October 12, 2000 Vol. 343 No. 15
喘息の小児におけるブデソニドまたはネドクロミルの長期効果
Long-Term Effects of Budesonide or Nedocromil in Children with Asthma
THE CHILDHOOD ASTHMA MANAGEMENT PROGRAM RESEARCH GROUP
喘息の小児には,コルチコステロイドの吸入やネドクロミル(nedocromil)のような,抗炎症治療が推奨されているが,その長期使用に関する情報は限られている.

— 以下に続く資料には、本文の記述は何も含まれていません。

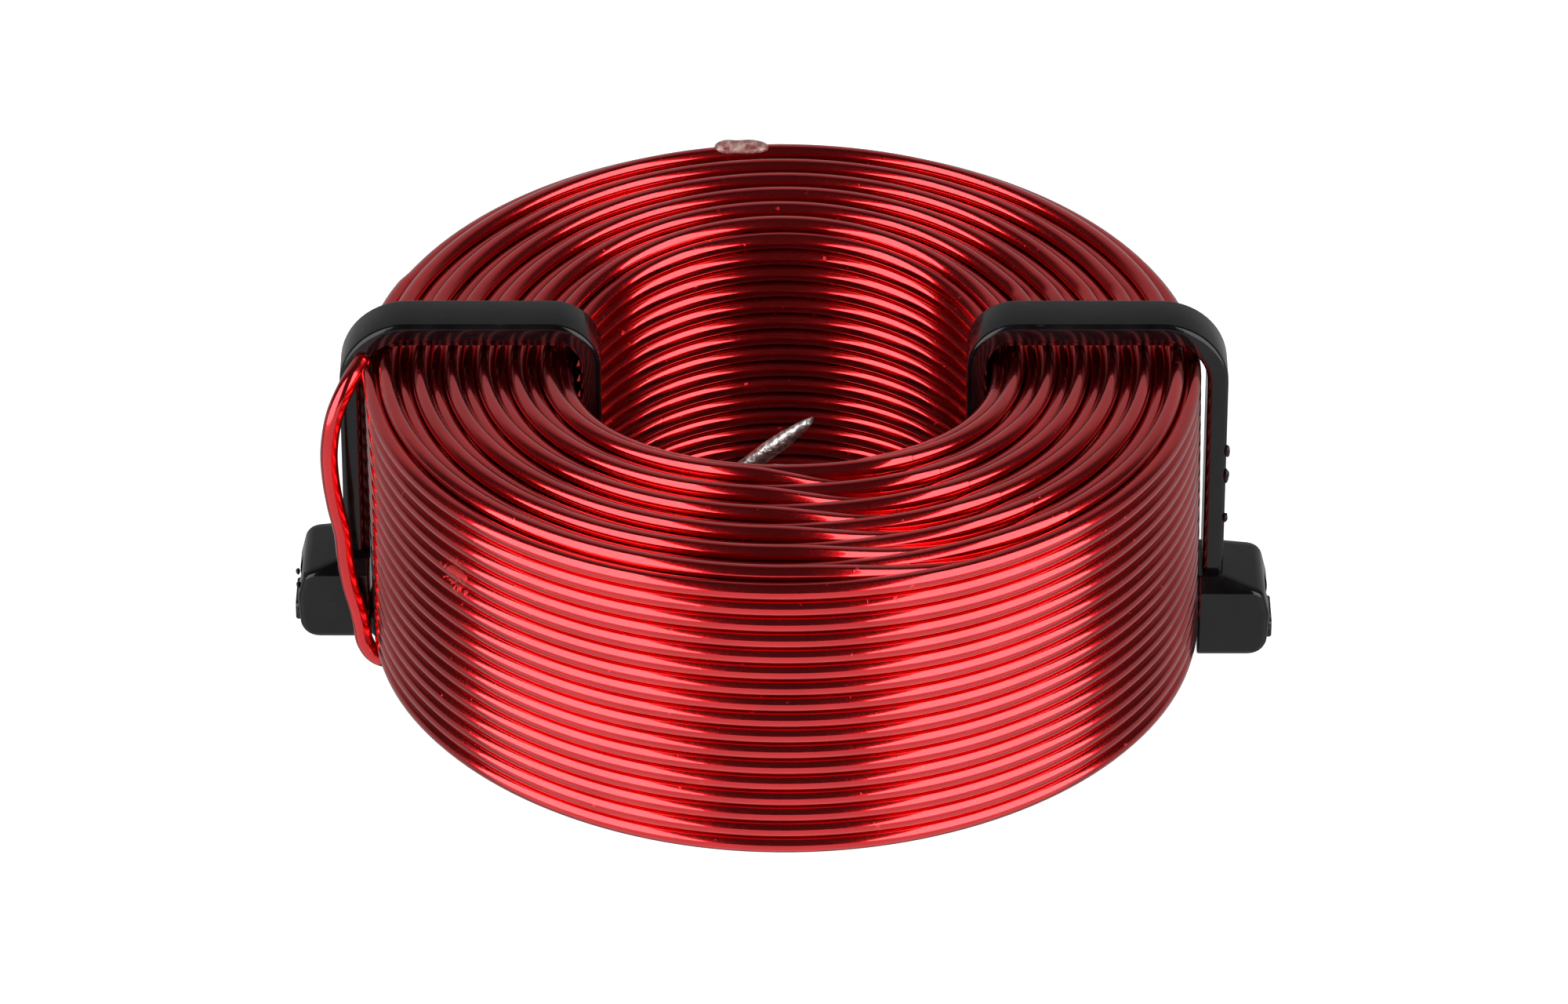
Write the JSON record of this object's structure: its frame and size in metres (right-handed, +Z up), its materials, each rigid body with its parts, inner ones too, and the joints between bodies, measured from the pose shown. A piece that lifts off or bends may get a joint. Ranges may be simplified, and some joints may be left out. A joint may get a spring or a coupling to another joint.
{
  "type": "air-core inductor coil",
  "caption": "Bonded air-core coil of red enamelled wire on edge, held by two black cable ties, with tinned lead ends in its bore.",
  "frame": {"origin": "on the coil's axis, at the surface that it stands on", "axes": "+Z up along the coil's axis; +X towards the right tie's head, away from the outer lead; -Y towards the front, where the leads lie"},
  "size_m": [0.0474, 0.04, 0.0183],
  "materials": {
    "enamelled_wire": "clear red enamel over copper, glossy",
    "tinned_copper": "dipped solder, lumpy and semi-bright",
    "black_nylon": "moulded nylon, satin gloss",
    "varnish": "dried clear varnish, slightly cloudy"
  },
  "bodies": {
    "coil": {"winding_layer_01": "enamelled_wire", "winding_layer_02": "enamelled_wire", "winding_layer_03": "enamelled_wire", "winding_layer_04": "enamelled_wire", "winding_layer_05": "enamelled_wire", "winding_layer_06": "enamelled_wire", "winding_layer_07": "enamelled_wire", "winding_layer_08": "enamelled_wire", "winding_layer_09": "enamelled_wire", "winding_layer_10": "enamelled_wire", "winding_layer_11": "enamelled_wire", "winding_layer_12": "enamelled_wire", "winding_layer_13": "enamelled_wire", "outer_lead": "enamelled_wire", "outer_lead_tip": "tinned_copper", "inner_lead": "enamelled_wire", "inner_lead_tip": "tinned_copper", "left_tie_strap": "black_nylon", "left_tie_head": "black_nylon", "right_tie_strap": "black_nylon", "right_tie_head": "black_nylon", "varnish_drop": "varnish"},
    "left_pawl": {"left_tie_pawl": "black_nylon"},
    "right_pawl": {"right_tie_pawl": "black_nylon"}
  },
  "joints": [
    {"name": "left_pawl_flex", "type": "hinge", "parent": "coil", "child": "left_pawl", "pos_m": [-0.021, 0.0015, 0.0036], "axis": [0, 1, 0], "range_deg": [0, 12], "stiffness_Nm_per_rad": 0.002},
    {"name": "right_pawl_flex", "type": "hinge", "parent": "coil", "child": "right_pawl", "pos_m": [0.021, 0.0015, 0.00255], "axis": [0, -1, 0], "range_deg": [0, 12], "stiffness_Nm_per_rad": 0.002}
  ]
}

年齢が 5~12 歳の軽症~中等症の喘息の小児 1,041 例を,ブデソニドの 200 μg(311 例),ネドクロミルの 8 mg(312 例),プラセボ(418 例)のいずれかの 1 日 2 回投与に,無作為に割り付けた.参加した患児を 4~6 年間治療した.喘息症状に対しては,どの児にもアルブタロールを投与した.

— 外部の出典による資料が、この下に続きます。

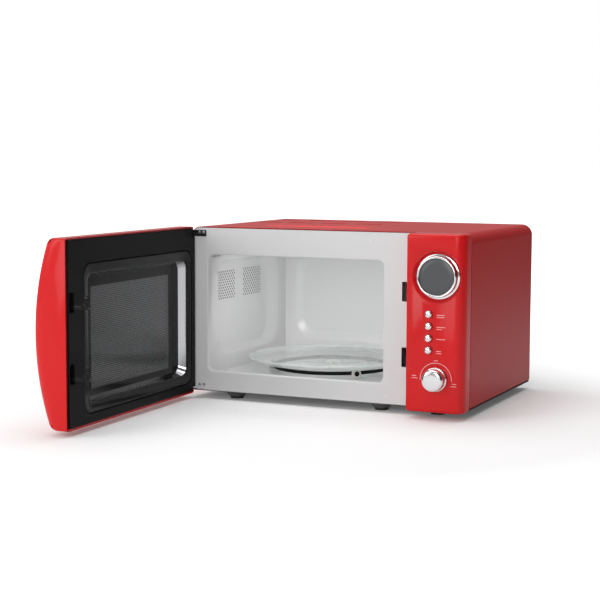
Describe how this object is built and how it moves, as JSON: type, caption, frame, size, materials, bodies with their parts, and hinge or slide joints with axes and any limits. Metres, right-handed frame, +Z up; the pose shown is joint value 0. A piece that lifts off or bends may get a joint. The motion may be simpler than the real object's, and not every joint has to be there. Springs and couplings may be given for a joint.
{
  "type": "microwave oven",
  "caption": "Countertop microwave oven with a side-hinged door, glass turntable, round display, push buttons and a rotary knob.",
  "frame": {"origin": "on the worktop under the centre of the box around the whole oven with its door open", "axes": "+Y from the front to the rear of the cabinet, +X to the oven's right as its user faces it, +Z up"},
  "size_m": [0.4851, 0.6606, 0.258],
  "materials": {
    "red_paint": "gloss enamel over folded steel",
    "red_plastic": "gloss moulded plastic",
    "grey_paint": "satin powder coat",
    "bare_steel": "zinc plated",
    "black_plastic": "satin moulded plastic",
    "chrome": "polished plating",
    "dark_lens": "smoked clear plastic",
    "tray_glass": "toughened clear glass",
    "dark_glass": "tinted pane",
    "clear_pane": "clear film",
    "white_plastic": "heat resistant moulding",
    "rubber": "moulded rubber",
    "aluminium": "pressed sheet",
    "cast_steel": "varnished laminations",
    "copper_winding": "varnished wire",
    "circuit_board": "laminate",
    "mica": "pressed mica",
    "lamp_glass": "clear bulb"
  },
  "bodies": {
    "cabinet": {"back_plate": "grey_paint", "base_plate": "grey_paint", "cabinet_wrapper": "red_paint", "capacitor": "aluminium", "case_screws": "bare_steel", "cavity_floor": "grey_paint", "cavity_front_plate": "grey_paint", "cavity_rear": "grey_paint", "cavity_shell": "grey_paint", "control_board": "circuit_board", "control_panel": "red_plastic", "cord_gland": "black_plastic", "display_bezel": "chrome", "display_lens": "dark_lens", "display_module": "black_plastic", "door_switches": "black_plastic", "fan_motor": "bare_steel", "fan_shroud": "white_plastic", "filter_board": "circuit_board", "interlock_frame": "white_plastic", "lower_hinge": "bare_steel", "magnetron": "bare_steel", "magnetron_fins": "aluminium", "oven_lamp": "lamp_glass", "rubber_feet": "rubber", "selector_encoder": "black_plastic", "transformer_core": "cast_steel", "transformer_windings": "copper_winding", "turntable_motor": "bare_steel", "upper_hinge": "bare_steel", "waveguide": "bare_steel", "waveguide_cover": "mica"},
    "door": {"door_shell": "red_plastic", "door_frame": "black_plastic", "choke_cover": "black_plastic", "door_screen": "bare_steel", "inner_pane": "clear_pane", "outer_glass": "dark_glass", "latch_spring": "bare_steel"},
    "latch": {"latch_hooks": "black_plastic"},
    "coupler": {"drive_coupler": "white_plastic"},
    "tray": {"glass_tray": "tray_glass"},
    "ring": {"roller_ring": "black_plastic"},
    "roller_a": {"roller_1": "white_plastic"},
    "roller_b": {"roller_2": "white_plastic"},
    "roller_c": {"roller_3": "white_plastic"},
    "push_1": {"button_1": "chrome"},
    "push_2": {"button_2": "chrome"},
    "push_3": {"button_3": "chrome"},
    "push_4": {"button_4": "chrome"},
    "knob": {"selector_knob": "chrome", "knob_shaft": "white_plastic"},
    "fan": {"fan_blade": "white_plastic"}
  },
  "joints": [
    {"name": "door_swing", "type": "hinge", "parent": "cabinet", "child": "door", "pos_m": [-0.1921, 0.0198, 0.13], "axis": [0, 0, 1], "range_deg": [-6, 88.8]},
    {"name": "latch_lift", "type": "slide", "parent": "door", "child": "latch", "axis": [0, 0, 1], "range_m": [0, 0.003], "stiffness_N_per_m": 300, "springref_m": -0.003, "deforming": ["latch_spring"]},
    {"name": "turntable_spin", "type": "hinge", "parent": "cabinet", "child": "coupler", "pos_m": [-0.0281, 0.1728, 0.04], "axis": [0, 0, 1], "continuous": true},
    {"name": "tray_lift", "type": "slide", "parent": "coupler", "child": "tray", "axis": [0, 0, 1], "range_m": [0, 0.03]},
    {"name": "ring_spin", "type": "hinge", "parent": "cabinet", "child": "ring", "pos_m": [-0.0281, 0.1728, 0.04], "axis": [0, 0, 1], "continuous": true},
    {"name": "roller_a_roll", "type": "hinge", "parent": "ring", "child": "roller_a", "pos_m": [0.04049, 0.10421, 0.0401], "axis": [0.7071, -0.7071, 0], "continuous": true},
    {"name": "roller_b_roll", "type": "hinge", "parent": "ring", "child": "roller_b", "pos_m": [-0.00299, 0.26649, 0.0401], "axis": [0.2588, 0.9659, 0], "continuous": true},
    {"name": "roller_c_roll", "type": "hinge", "parent": "ring", "child": "roller_c", "pos_m": [-0.12179, 0.14769, 0.0401], "axis": [-0.9659, -0.2588, 0], "continuous": true},
    {"name": "button_1_press", "type": "slide", "parent": "cabinet", "child": "push_1", "axis": [0, 1, 0], "range_m": [0, 0.0015], "stiffness_N_per_m": 400, "springref_m": -0.001},
    {"name": "button_2_press", "type": "slide", "parent": "cabinet", "child": "push_2", "axis": [0, 1, 0], "range_m": [0, 0.0015], "stiffness_N_per_m": 400, "springref_m": -0.001},
    {"name": "button_3_press", "type": "slide", "parent": "cabinet", "child": "push_3", "axis": [0, 1, 0], "range_m": [0, 0.0015], "stiffness_N_per_m": 400, "springref_m": -0.001},
    {"name": "button_4_press", "type": "slide", "parent": "cabinet", "child": "push_4", "axis": [0, 1, 0], "range_m": [0, 0.0015], "stiffness_N_per_m": 400, "springref_m": -0.001},
    {"name": "knob_turn", "type": "hinge", "parent": "cabinet", "child": "knob", "pos_m": [0.2034, -0.0142, 0.0575], "axis": [0, 1, 0], "continuous": true},
    {"name": "fan_spin", "type": "hinge", "parent": "cabinet", "child": "fan", "pos_m": [0.1809, 0.2838, 0.178], "axis": [0, 1, 0], "continuous": true}
  ],
  "couplings": [
    {"joint": "ring_spin", "follows": "turntable_spin", "ratio": 0.5},
    {"joint": "roller_a_roll", "follows": "turntable_spin", "ratio": -6.831},
    {"joint": "roller_b_roll", "follows": "turntable_spin", "ratio": -6.831},
    {"joint": "roller_c_roll", "follows": "turntable_spin", "ratio": -6.831}
  ]
}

主要転帰,すなわち気管支拡張薬投与後の 1 秒量(FEV1,予測標準値の%割合として表示)の変化の程度については,ブデソニドにもネドクロミルにも,プラセボとの有意差は認められなかった.しかし,ブデソニドの治療に割り付けられた小児は,プラセボに割り付けられた小児と比較して,気管支拡張薬投与前の努力肺活量(FVC,%割合で表示)に対する FEV1 の比の低下が有意に小さかった(FEV1:FVC の低下,0.2% 対 1.8%).また,ブデソニドの治療を受けた小児は,メタコリンに対する気道過敏性が低く,入院回数も少なく(100 人年当り 2.5 対 4.4),急患で訪れることも少なく(100 人年当たり 12 対 22),喘息症状に対するアルブタロールの必要性もはるかに減少し,プレドニゾンの治療コースも少なく,追加の喘息治療薬を要した日数の割合も小さかった.ネドクロミルでは,プラセボと比較して,急患での来院(100 人年当り 16 対 22)とプレドニゾンの治療コースが有意に減少した.身長の伸びの平均値は,ブデソニド群がプラセボ群よりも 1.1 cm 少なかった(22.7 cm 対 23.8 cm,p = 0.005);この差は,治療開始後からほぼ 1 年以内に明らかになった.ネドクロミル群では,身長の伸びはプラセボ群と同程度であった.
軽症~中等症の喘息の小児において,ブデソニドもネドクロミルも,肺機能の改善に関してはプラセボより優れてはいないが,ブデソニドの吸入は,気道過敏性を抑制し,プラセボやネドクロミルよりも喘息コントロールに優れている.ブデソニドの副作用は,発育速度におけるわずかな,一過性の低下のみである.